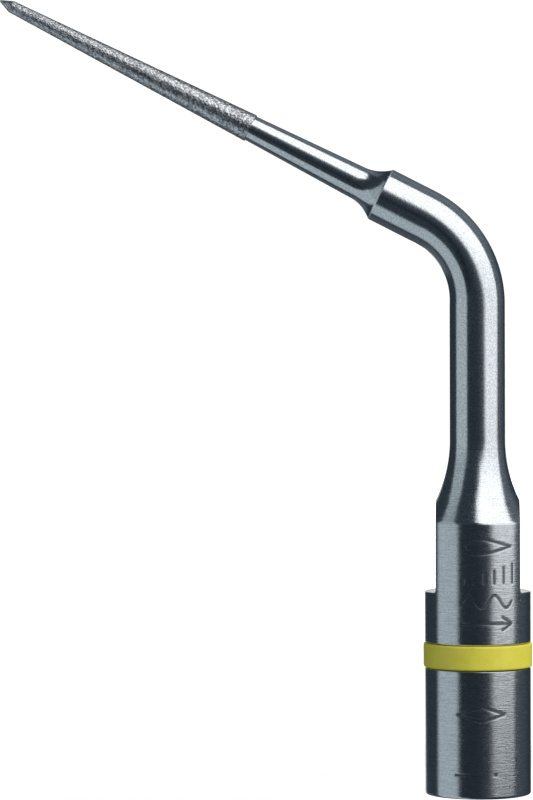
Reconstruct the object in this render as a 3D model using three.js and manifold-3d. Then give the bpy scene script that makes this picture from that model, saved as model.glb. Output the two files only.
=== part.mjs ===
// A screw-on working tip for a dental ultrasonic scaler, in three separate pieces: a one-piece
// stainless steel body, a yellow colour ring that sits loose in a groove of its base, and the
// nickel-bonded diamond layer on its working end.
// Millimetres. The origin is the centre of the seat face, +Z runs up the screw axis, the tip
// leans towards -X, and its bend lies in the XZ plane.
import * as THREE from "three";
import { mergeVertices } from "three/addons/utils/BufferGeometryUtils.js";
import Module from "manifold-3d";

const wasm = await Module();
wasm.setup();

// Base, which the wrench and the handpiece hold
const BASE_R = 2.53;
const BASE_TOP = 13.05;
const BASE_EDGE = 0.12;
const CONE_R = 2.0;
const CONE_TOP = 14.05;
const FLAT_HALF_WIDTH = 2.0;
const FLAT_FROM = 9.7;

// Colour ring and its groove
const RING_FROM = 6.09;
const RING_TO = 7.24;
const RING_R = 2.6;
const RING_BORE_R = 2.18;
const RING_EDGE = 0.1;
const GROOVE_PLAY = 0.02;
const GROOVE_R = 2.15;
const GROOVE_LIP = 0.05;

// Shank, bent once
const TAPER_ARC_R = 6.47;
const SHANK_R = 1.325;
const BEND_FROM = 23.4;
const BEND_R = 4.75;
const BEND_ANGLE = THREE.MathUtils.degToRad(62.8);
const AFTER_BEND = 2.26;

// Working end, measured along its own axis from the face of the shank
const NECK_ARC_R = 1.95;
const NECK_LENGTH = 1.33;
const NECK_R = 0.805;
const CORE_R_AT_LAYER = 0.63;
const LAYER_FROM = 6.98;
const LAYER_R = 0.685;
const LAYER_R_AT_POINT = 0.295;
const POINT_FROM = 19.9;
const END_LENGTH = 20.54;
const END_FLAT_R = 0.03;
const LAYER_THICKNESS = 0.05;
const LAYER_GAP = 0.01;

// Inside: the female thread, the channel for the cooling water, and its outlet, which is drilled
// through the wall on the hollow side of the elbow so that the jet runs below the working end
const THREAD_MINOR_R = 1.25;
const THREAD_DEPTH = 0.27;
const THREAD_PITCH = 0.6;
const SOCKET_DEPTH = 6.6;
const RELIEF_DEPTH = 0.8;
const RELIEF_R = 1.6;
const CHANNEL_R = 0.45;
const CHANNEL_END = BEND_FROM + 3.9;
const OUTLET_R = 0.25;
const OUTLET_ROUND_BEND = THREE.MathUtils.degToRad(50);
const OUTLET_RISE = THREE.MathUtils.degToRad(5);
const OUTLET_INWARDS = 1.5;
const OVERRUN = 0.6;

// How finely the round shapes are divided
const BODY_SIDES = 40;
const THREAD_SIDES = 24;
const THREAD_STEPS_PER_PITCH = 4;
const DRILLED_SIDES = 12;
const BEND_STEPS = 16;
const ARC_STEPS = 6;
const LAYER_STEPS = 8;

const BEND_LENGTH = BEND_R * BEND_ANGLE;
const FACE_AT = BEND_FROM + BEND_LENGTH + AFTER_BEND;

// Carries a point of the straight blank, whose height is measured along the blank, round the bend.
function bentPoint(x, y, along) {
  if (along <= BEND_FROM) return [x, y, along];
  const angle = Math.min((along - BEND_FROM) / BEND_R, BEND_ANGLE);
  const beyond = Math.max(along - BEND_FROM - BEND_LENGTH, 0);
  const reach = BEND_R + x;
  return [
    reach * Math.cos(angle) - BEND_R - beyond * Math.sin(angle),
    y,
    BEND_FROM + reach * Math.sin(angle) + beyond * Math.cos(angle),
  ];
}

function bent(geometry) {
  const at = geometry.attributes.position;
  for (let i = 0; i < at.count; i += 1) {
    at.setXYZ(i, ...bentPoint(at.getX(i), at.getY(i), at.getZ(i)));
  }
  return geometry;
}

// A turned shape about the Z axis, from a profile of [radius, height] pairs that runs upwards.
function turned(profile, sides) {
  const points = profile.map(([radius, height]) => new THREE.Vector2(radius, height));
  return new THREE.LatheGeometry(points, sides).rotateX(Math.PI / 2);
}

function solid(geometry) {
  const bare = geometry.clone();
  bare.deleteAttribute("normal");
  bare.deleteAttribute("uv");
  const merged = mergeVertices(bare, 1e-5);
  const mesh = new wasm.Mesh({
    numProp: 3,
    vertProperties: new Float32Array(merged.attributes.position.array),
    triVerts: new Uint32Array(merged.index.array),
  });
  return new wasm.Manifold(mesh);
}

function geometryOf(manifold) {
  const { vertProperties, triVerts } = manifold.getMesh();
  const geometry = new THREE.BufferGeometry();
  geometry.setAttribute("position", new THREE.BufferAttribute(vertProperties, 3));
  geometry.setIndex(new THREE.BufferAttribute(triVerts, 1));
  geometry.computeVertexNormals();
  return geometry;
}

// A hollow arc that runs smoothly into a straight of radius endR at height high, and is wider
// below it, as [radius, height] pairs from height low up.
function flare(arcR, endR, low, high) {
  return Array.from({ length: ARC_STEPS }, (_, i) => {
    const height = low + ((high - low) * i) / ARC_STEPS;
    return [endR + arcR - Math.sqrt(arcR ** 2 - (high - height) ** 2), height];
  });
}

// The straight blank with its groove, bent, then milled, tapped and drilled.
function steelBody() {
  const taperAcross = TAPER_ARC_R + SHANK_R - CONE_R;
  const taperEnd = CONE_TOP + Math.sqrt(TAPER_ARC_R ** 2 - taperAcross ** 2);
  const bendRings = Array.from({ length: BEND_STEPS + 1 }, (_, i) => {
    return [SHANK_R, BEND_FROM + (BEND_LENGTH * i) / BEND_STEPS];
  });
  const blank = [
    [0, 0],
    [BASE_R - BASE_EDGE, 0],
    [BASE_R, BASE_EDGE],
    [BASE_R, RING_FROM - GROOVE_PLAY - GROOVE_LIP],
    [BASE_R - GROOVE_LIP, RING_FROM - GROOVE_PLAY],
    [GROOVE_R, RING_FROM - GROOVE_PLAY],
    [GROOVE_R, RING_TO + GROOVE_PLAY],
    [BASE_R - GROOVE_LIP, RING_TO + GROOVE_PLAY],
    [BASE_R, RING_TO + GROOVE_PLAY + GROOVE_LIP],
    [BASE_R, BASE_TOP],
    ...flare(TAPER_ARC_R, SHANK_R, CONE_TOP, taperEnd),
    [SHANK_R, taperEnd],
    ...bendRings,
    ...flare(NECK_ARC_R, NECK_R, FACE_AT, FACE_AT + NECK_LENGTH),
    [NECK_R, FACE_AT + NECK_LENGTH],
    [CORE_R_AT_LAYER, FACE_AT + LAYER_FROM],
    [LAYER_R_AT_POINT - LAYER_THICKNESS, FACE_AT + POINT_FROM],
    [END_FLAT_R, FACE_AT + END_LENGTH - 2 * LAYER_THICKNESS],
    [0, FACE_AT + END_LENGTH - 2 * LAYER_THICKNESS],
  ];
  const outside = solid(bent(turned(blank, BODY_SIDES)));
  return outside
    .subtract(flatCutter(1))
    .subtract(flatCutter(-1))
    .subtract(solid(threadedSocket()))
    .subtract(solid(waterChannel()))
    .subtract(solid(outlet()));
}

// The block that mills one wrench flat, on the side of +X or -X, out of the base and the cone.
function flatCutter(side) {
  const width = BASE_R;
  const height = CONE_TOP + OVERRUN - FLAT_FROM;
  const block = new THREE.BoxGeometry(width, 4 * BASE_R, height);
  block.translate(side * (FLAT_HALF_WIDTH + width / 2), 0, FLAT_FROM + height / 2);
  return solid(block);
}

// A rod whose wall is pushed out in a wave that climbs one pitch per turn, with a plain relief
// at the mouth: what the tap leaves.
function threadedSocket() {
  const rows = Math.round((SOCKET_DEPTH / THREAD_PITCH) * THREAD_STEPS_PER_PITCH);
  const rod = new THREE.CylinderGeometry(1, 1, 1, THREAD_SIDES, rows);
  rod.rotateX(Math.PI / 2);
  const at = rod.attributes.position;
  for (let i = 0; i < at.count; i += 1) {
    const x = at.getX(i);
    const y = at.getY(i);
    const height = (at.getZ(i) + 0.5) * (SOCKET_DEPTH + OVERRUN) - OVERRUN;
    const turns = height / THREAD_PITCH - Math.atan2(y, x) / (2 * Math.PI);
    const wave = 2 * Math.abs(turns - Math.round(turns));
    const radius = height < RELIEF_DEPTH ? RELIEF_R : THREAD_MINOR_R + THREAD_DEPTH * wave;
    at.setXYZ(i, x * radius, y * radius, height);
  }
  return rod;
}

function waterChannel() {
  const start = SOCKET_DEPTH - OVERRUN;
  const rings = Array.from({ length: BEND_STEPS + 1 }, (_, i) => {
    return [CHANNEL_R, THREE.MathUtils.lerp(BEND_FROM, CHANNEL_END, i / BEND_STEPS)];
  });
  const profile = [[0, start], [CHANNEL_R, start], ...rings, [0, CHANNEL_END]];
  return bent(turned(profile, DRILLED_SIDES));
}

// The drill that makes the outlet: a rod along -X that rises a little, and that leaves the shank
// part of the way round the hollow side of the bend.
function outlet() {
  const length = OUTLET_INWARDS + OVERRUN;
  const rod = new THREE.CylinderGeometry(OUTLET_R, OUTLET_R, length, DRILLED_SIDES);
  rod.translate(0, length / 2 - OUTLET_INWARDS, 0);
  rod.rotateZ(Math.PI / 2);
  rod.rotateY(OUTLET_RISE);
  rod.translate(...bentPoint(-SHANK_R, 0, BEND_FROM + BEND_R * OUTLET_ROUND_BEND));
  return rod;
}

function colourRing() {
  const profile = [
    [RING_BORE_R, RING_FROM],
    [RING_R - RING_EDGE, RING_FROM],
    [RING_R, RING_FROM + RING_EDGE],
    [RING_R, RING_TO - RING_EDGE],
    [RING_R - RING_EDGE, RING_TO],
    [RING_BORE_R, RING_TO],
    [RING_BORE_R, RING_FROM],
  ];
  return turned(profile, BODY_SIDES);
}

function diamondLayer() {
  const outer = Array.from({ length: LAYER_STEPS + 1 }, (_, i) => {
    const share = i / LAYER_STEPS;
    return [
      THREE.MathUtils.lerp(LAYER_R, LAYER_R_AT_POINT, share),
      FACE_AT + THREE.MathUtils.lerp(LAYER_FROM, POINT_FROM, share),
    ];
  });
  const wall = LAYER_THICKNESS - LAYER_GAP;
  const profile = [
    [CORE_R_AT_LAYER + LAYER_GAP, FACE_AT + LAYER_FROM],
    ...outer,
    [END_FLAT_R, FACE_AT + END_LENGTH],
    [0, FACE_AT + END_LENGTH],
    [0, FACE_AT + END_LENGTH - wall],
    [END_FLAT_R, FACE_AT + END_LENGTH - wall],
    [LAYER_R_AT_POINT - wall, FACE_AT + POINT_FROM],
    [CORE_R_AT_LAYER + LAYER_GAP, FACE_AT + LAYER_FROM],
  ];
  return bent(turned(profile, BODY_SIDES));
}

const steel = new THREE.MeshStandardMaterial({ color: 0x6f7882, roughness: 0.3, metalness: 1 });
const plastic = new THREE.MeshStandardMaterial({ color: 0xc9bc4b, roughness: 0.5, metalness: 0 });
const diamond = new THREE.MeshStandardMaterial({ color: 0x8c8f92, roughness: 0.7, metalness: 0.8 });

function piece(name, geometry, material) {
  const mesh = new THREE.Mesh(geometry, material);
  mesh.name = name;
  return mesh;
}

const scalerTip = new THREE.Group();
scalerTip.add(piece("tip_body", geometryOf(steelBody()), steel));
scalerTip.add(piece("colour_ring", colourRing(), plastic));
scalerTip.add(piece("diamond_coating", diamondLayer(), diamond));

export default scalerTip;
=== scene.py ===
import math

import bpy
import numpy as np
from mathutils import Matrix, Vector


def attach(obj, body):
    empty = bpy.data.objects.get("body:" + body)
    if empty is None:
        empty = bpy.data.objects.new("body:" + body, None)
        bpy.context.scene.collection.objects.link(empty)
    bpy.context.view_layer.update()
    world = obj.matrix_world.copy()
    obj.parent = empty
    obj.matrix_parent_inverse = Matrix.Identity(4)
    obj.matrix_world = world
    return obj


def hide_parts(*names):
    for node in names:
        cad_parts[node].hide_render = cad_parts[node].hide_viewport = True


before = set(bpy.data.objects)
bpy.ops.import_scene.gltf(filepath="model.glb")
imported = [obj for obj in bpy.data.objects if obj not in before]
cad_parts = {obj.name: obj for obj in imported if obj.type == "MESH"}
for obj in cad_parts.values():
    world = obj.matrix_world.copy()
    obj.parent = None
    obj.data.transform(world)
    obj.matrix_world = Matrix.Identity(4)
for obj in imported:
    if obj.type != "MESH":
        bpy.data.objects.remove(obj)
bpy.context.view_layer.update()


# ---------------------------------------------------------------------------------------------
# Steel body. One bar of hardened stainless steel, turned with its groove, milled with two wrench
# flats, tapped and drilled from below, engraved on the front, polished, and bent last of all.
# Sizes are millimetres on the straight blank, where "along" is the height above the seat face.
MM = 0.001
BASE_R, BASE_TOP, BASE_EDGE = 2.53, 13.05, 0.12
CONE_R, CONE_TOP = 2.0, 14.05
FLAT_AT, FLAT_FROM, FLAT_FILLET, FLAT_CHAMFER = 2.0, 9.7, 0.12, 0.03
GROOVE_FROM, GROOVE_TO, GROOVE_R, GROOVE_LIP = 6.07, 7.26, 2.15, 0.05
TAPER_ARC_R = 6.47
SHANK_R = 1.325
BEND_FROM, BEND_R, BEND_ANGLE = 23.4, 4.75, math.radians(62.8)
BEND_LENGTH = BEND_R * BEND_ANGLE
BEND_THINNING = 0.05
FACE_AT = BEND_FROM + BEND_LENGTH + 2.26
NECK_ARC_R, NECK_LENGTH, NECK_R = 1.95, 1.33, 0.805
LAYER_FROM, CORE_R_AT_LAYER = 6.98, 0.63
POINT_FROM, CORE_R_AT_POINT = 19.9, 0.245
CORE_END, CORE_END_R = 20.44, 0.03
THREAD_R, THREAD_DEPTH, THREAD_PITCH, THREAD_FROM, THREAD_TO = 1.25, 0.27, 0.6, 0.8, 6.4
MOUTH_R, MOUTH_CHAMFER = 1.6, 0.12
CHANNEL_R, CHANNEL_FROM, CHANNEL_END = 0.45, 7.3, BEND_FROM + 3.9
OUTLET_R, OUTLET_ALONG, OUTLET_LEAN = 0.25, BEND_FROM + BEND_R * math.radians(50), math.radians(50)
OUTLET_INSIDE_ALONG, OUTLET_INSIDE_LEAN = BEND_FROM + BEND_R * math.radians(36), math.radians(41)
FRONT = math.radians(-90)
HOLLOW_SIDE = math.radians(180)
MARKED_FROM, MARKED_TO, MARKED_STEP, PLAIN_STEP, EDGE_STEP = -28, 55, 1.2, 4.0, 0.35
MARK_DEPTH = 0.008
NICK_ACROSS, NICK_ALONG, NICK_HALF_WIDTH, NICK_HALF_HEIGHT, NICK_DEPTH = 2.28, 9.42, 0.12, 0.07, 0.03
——
What the task requires>
Only the lines from the top of the data through the line that contains "const AFTER_BEND = 2.26;" should be quoted, exactly as they stand.

Finished task>
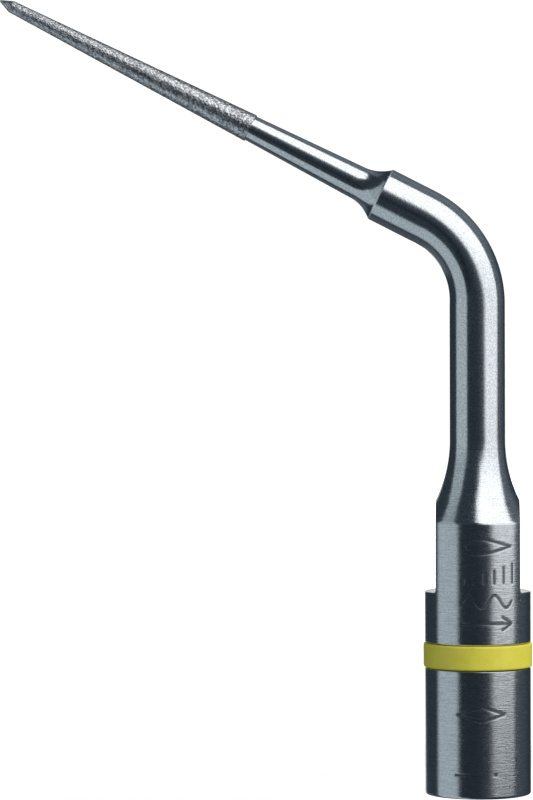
Reconstruct the object in this render as a 3D model using three.js and manifold-3d. Then give the bpy scene script that makes this picture from that model, saved as model.glb. Output the two files only.
=== part.mjs ===
// A screw-on working tip for a dental ultrasonic scaler, in three separate pieces: a one-piece
// stainless steel body, a yellow colour ring that sits loose in a groove of its base, and the
// nickel-bonded diamond layer on its working end.
// Millimetres. The origin is the centre of the seat face, +Z runs up the screw axis, the tip
// leans towards -X, and its bend lies in the XZ plane.
import * as THREE from "three";
import { mergeVertices } from "three/addons/utils/BufferGeometryUtils.js";
import Module from "manifold-3d";

const wasm = await Module();
wasm.setup();

// Base, which the wrench and the handpiece hold
const BASE_R = 2.53;
const BASE_TOP = 13.05;
const BASE_EDGE = 0.12;
const CONE_R = 2.0;
const CONE_TOP = 14.05;
const FLAT_HALF_WIDTH = 2.0;
const FLAT_FROM = 9.7;

// Colour ring and its groove
const RING_FROM = 6.09;
const RING_TO = 7.24;
const RING_R = 2.6;
const RING_BORE_R = 2.18;
const RING_EDGE = 0.1;
const GROOVE_PLAY = 0.02;
const GROOVE_R = 2.15;
const GROOVE_LIP = 0.05;

// Shank, bent once
const TAPER_ARC_R = 6.47;
const SHANK_R = 1.325;
const BEND_FROM = 23.4;
const BEND_R = 4.75;
const BEND_ANGLE = THREE.MathUtils.degToRad(62.8);
const AFTER_BEND = 2.26;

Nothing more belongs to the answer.